**EXERCISE DETAILS:**
Copy out the lines of the records below, and only those lines, from the one with "Recreate this object" through the one with "const SEAM = 2.6;", exactly as they appear.

**ENTRIES PROVIDED:**
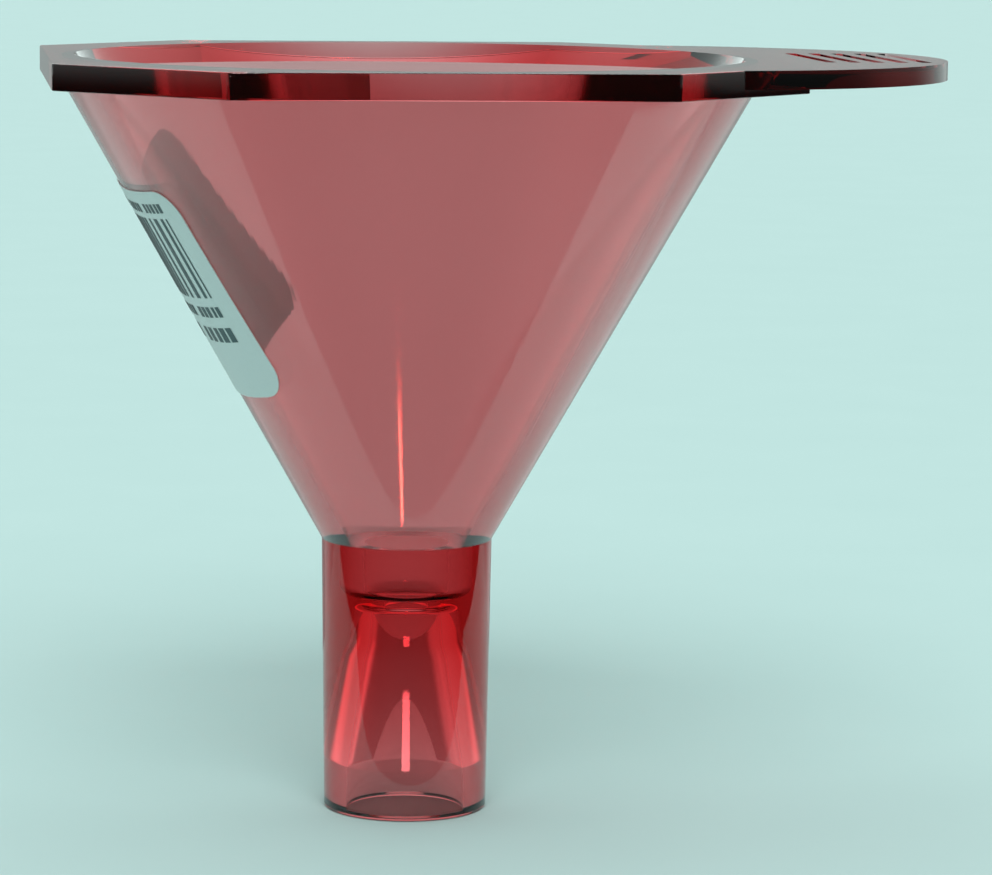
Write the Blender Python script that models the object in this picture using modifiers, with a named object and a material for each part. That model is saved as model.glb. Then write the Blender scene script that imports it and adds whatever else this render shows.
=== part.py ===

---

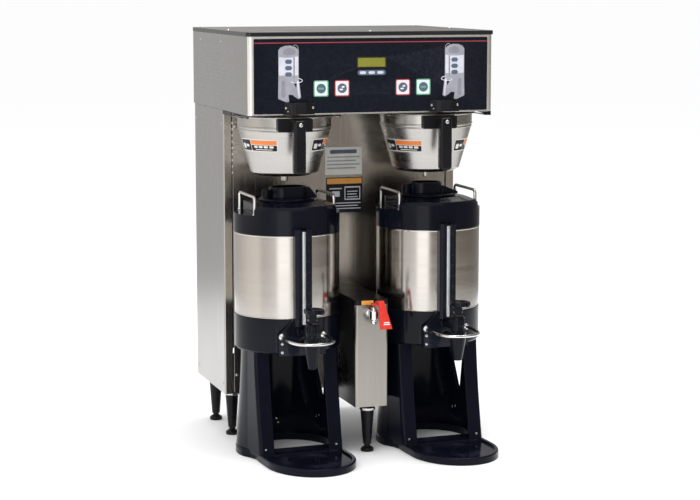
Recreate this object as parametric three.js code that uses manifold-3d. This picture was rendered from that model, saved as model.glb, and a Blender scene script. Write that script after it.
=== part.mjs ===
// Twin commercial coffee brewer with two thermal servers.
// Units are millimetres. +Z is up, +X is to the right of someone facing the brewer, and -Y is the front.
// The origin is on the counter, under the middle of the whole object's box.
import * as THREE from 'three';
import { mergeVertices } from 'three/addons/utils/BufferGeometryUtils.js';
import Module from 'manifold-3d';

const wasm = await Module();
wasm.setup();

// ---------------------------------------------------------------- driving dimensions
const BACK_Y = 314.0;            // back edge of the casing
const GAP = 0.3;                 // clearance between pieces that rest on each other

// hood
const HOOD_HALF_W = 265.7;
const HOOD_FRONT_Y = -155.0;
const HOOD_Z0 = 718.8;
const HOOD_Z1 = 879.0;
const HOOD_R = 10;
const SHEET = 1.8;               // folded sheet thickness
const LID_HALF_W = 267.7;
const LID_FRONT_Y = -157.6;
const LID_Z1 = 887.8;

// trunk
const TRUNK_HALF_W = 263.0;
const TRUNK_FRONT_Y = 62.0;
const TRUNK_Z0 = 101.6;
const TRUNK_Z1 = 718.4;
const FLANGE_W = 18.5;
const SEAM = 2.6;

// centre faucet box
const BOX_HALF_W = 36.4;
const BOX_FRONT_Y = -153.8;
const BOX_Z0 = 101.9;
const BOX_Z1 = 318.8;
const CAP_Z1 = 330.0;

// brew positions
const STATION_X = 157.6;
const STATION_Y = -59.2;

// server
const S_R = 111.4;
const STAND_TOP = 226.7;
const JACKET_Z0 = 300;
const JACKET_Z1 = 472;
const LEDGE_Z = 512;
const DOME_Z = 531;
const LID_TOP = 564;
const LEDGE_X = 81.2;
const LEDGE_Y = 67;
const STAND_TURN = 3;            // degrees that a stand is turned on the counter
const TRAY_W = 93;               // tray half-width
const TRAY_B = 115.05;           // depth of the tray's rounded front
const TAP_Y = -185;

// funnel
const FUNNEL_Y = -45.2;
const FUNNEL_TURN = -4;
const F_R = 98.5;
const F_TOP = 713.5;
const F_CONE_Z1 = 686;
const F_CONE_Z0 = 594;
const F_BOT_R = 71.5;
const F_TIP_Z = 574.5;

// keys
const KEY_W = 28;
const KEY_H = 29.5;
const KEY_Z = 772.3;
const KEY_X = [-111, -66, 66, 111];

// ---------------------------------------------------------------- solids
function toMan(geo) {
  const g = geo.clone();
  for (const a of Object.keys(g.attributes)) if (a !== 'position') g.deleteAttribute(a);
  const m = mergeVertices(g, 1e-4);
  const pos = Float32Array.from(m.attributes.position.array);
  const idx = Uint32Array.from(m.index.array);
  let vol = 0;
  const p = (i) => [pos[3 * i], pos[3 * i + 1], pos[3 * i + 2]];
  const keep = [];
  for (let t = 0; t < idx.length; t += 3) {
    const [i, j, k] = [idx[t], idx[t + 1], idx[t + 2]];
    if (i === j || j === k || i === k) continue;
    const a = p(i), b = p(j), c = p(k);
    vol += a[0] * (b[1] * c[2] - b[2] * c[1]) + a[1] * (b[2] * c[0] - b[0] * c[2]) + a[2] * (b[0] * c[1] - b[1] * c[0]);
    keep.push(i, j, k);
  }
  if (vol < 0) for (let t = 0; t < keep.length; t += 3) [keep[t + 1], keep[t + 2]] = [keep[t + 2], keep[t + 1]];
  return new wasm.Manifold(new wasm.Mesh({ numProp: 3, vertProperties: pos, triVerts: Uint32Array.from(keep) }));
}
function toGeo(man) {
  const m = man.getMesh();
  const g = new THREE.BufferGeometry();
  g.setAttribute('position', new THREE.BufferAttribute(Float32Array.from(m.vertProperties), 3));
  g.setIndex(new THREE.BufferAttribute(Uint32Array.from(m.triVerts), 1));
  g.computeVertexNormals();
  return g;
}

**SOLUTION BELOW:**
Recreate this object as parametric three.js code that uses manifold-3d. This picture was rendered from that model, saved as model.glb, and a Blender scene script. Write that script after it.
=== part.mjs ===
// Twin commercial coffee brewer with two thermal servers.
// Units are millimetres. +Z is up, +X is to the right of someone facing the brewer, and -Y is the front.
// The origin is on the counter, under the middle of the whole object's box.
import * as THREE from 'three';
import { mergeVertices } from 'three/addons/utils/BufferGeometryUtils.js';
import Module from 'manifold-3d';

const wasm = await Module();
wasm.setup();

// ---------------------------------------------------------------- driving dimensions
const BACK_Y = 314.0;            // back edge of the casing
const GAP = 0.3;                 // clearance between pieces that rest on each other

// hood
const HOOD_HALF_W = 265.7;
const HOOD_FRONT_Y = -155.0;
const HOOD_Z0 = 718.8;
const HOOD_Z1 = 879.0;
const HOOD_R = 10;
const SHEET = 1.8;               // folded sheet thickness
const LID_HALF_W = 267.7;
const LID_FRONT_Y = -157.6;
const LID_Z1 = 887.8;

// trunk
const TRUNK_HALF_W = 263.0;
const TRUNK_FRONT_Y = 62.0;
const TRUNK_Z0 = 101.6;
const TRUNK_Z1 = 718.4;
const FLANGE_W = 18.5;
const SEAM = 2.6;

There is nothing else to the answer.